Rows from an object dataset

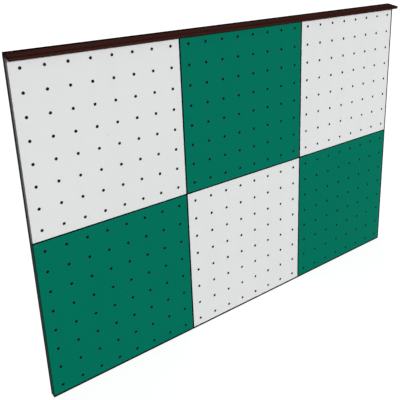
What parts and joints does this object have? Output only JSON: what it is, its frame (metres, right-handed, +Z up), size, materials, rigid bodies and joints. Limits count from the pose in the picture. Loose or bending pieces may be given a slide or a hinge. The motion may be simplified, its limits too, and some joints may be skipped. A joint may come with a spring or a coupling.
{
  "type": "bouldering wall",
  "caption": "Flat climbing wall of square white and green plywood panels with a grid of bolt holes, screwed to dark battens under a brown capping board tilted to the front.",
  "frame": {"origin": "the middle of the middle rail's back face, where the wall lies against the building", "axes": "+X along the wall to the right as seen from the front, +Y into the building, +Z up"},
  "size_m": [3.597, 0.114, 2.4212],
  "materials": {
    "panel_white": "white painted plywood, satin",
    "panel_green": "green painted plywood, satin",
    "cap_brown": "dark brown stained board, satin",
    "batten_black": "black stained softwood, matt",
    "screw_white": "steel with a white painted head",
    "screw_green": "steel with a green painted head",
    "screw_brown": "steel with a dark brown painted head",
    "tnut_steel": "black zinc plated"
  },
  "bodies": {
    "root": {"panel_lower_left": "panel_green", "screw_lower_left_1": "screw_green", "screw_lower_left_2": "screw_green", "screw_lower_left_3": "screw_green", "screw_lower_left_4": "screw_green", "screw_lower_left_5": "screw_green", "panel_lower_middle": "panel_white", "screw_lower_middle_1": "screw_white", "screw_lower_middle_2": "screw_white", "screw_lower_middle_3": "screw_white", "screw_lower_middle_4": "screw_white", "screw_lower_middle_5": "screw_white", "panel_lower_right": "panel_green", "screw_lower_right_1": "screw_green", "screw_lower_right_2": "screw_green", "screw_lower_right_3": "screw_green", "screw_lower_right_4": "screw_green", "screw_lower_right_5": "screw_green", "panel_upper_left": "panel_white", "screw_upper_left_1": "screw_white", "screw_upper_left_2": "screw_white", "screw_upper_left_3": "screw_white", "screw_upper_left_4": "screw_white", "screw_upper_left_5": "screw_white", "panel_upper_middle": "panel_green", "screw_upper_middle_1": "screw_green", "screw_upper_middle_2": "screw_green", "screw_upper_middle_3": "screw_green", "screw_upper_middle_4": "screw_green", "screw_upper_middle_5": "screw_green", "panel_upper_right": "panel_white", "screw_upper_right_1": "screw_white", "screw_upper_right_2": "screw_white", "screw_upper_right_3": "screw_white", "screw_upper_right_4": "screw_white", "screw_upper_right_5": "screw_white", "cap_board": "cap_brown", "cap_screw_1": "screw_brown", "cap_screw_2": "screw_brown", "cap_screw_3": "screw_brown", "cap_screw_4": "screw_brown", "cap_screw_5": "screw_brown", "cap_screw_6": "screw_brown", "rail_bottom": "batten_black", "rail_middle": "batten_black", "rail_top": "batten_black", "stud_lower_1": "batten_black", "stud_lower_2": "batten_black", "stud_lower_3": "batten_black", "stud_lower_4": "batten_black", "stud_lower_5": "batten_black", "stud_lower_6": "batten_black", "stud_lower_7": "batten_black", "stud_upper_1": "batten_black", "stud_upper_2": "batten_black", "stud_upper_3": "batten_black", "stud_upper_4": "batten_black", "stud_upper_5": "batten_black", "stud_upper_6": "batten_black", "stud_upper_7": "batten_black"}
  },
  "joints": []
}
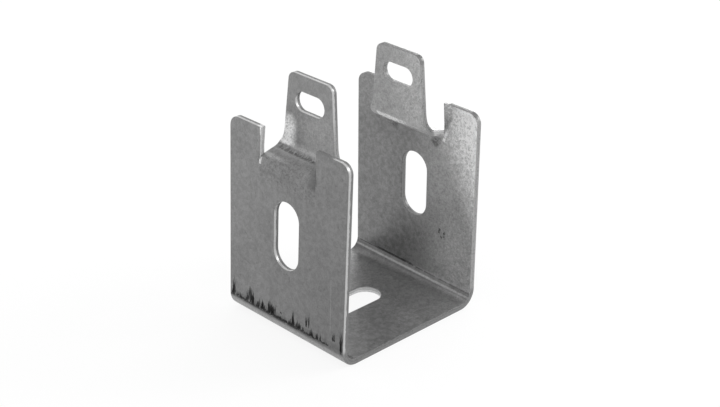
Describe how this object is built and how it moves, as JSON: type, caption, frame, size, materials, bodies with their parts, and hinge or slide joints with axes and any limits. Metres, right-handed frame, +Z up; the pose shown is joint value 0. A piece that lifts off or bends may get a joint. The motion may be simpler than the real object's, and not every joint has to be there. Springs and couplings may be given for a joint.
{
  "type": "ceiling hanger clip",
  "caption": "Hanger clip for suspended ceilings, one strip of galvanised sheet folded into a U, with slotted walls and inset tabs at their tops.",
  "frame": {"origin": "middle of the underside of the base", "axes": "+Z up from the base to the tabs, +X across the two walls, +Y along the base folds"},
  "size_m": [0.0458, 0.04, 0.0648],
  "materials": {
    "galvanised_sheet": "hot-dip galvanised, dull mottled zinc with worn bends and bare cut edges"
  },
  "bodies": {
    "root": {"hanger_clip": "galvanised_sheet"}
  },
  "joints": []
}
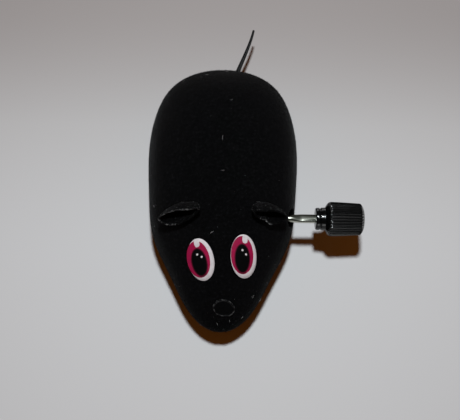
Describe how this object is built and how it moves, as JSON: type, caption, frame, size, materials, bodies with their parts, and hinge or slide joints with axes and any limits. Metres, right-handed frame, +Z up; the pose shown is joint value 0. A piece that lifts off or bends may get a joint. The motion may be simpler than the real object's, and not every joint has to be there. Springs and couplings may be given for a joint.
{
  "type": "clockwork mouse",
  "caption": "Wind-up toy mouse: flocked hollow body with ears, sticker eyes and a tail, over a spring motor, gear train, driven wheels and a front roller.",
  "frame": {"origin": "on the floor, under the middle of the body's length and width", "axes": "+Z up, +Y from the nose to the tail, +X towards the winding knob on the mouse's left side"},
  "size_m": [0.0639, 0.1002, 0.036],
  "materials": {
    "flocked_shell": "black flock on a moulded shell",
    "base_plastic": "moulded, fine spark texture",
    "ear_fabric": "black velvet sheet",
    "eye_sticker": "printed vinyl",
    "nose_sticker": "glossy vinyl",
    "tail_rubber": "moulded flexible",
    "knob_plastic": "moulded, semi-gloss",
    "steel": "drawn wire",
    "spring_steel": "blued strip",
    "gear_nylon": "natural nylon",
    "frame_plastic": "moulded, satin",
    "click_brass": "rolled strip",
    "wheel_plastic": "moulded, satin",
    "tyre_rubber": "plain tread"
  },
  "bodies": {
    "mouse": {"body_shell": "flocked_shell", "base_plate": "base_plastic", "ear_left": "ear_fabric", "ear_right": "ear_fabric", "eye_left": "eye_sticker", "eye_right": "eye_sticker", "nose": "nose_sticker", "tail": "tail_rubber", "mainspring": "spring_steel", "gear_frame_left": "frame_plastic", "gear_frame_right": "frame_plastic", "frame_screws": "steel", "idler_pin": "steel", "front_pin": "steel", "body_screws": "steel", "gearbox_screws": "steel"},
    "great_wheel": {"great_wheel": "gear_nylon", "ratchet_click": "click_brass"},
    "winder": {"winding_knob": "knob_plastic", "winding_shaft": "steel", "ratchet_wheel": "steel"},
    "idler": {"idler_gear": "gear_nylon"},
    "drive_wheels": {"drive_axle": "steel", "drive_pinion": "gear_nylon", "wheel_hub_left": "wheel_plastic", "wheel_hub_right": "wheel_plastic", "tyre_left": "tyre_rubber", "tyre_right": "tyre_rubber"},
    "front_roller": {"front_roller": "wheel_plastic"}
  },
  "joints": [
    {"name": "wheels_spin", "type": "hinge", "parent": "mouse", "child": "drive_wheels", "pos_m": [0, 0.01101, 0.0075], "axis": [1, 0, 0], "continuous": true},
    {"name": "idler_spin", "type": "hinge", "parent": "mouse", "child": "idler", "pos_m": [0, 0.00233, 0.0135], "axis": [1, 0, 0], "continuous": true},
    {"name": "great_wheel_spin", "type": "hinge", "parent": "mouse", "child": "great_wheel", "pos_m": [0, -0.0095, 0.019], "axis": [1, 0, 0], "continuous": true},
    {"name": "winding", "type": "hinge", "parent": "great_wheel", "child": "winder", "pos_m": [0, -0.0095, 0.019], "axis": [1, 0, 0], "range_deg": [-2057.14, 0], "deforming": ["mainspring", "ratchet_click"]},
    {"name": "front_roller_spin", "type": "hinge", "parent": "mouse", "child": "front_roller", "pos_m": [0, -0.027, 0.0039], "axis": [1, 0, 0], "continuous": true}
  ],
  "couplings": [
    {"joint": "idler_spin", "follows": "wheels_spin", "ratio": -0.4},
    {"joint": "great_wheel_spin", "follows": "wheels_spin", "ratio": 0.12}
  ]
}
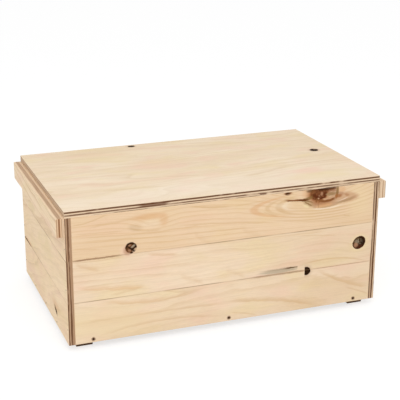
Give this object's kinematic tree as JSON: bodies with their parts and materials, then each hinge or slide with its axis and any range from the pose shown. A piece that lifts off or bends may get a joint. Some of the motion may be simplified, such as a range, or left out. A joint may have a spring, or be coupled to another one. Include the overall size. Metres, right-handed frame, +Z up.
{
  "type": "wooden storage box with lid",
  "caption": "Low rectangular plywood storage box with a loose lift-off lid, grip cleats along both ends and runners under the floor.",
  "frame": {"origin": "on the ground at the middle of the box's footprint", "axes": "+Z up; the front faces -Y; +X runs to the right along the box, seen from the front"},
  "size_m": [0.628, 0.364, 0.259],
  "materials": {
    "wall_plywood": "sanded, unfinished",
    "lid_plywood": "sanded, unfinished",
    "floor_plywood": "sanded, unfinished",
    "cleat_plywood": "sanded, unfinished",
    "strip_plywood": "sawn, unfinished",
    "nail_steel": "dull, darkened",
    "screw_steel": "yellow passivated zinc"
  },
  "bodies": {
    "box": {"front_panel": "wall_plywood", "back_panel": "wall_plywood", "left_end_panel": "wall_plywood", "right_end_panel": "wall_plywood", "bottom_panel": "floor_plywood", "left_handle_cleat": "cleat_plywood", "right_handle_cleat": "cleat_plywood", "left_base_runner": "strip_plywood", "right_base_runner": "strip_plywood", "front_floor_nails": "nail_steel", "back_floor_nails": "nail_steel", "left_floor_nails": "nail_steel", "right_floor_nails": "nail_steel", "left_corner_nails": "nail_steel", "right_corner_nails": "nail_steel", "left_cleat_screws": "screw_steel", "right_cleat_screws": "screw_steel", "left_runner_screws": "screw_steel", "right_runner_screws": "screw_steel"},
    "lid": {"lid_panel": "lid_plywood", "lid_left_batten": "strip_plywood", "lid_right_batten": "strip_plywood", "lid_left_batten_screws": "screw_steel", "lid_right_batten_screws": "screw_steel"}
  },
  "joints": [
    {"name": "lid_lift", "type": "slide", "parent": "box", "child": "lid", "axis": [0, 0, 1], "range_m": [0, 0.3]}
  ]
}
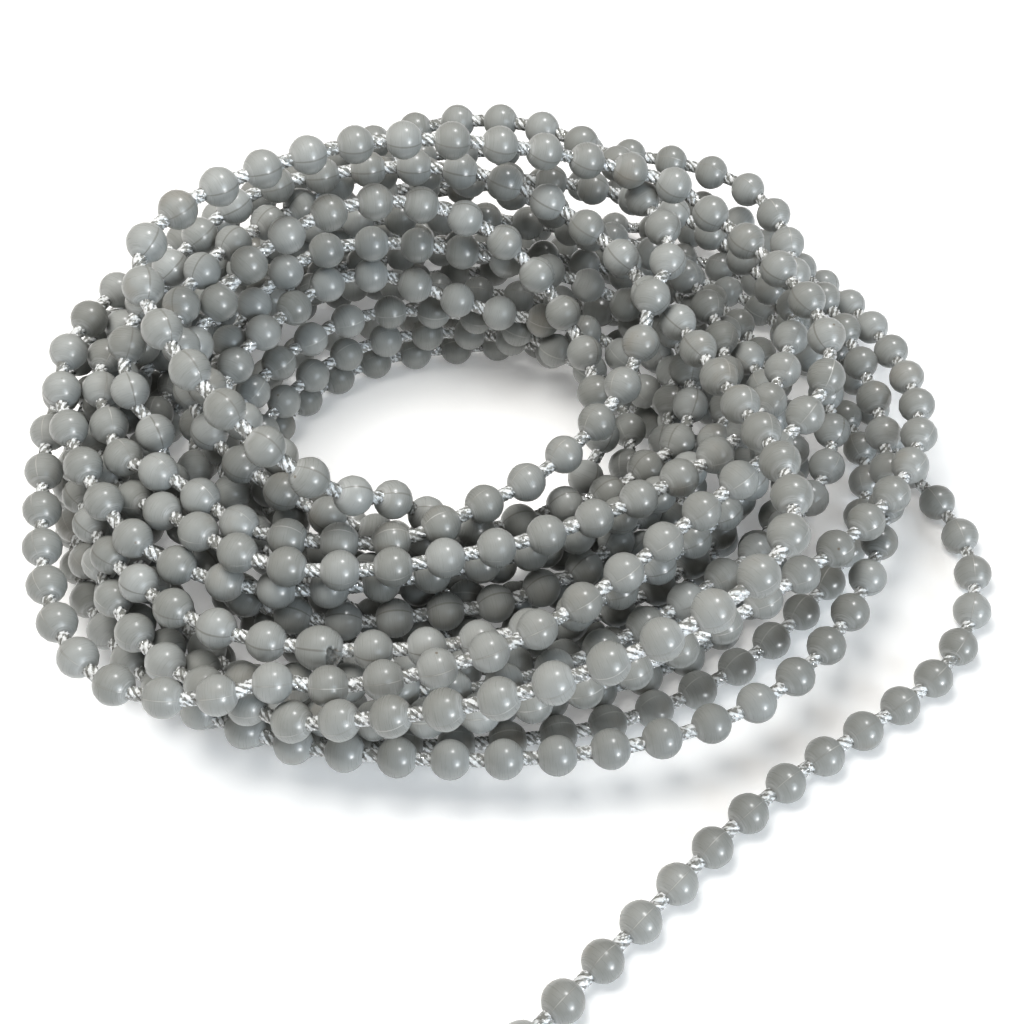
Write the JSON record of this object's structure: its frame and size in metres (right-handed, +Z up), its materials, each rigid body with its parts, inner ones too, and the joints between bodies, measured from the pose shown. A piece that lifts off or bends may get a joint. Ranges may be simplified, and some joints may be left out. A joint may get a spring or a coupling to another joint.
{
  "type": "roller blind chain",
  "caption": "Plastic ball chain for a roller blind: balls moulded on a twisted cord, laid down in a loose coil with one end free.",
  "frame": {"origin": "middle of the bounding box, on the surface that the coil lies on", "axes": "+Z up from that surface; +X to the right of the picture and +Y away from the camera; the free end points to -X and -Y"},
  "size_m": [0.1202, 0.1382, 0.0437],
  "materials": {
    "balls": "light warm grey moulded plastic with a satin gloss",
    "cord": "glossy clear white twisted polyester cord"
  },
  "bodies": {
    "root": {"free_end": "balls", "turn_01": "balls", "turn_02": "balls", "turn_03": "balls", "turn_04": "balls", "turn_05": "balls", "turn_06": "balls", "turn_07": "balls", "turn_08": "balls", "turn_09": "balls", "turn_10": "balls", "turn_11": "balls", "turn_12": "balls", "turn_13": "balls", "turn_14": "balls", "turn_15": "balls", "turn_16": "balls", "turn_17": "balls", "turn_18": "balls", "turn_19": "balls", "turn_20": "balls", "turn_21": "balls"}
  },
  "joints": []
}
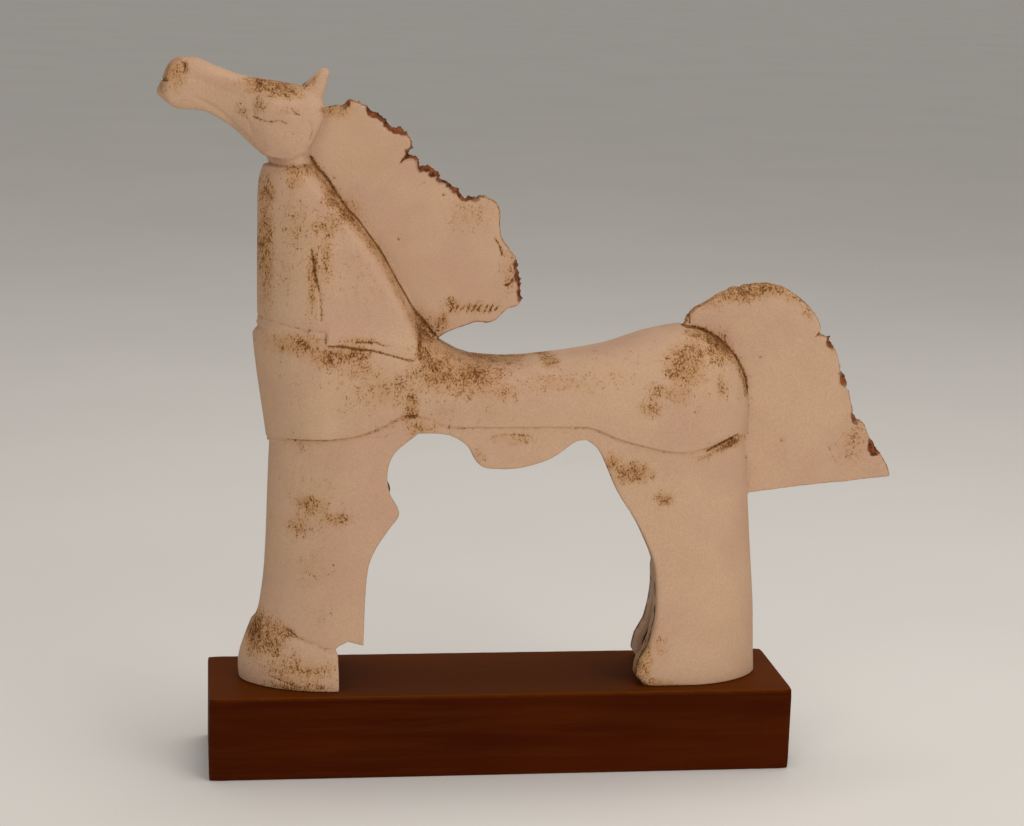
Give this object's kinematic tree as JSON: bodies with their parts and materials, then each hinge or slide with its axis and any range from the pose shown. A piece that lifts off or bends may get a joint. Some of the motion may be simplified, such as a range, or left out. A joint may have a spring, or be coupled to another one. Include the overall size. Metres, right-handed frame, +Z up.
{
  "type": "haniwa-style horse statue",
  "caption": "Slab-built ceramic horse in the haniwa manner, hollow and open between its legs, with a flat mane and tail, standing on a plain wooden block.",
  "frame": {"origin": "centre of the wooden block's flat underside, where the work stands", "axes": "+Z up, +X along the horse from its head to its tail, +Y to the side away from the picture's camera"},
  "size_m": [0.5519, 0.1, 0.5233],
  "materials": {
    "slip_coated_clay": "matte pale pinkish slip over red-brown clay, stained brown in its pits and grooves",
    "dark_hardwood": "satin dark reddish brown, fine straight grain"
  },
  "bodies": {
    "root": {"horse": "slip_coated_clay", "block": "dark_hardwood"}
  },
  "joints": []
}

• INSTRUCTIONS TO FOLLOW
Check all the records above and select each line where the string "picture" is found.

• SOLUTION TO THIS EXERCISE
What parts and joints does this object have? Output only JSON: what it is, its frame (metres, right-handed, +Z up), size, materials, rigid bodies and joints. Limits count from the pose in the picture. Loose or bending pieces may be given a slide or a hinge. The motion may be simplified, its limits too, and some joints may be skipped. A joint may come with a spring or a coupling.
  "frame": {"origin": "middle of the bounding box, on the surface that the coil lies on", "axes": "+Z up from that surface; +X to the right of the picture and +Y away from the camera; the free end points to -X and -Y"},
  "frame": {"origin": "centre of the wooden block's flat underside, where the work stands", "axes": "+Z up, +X along the horse from its head to its tail, +Y to the side away from the picture's camera"},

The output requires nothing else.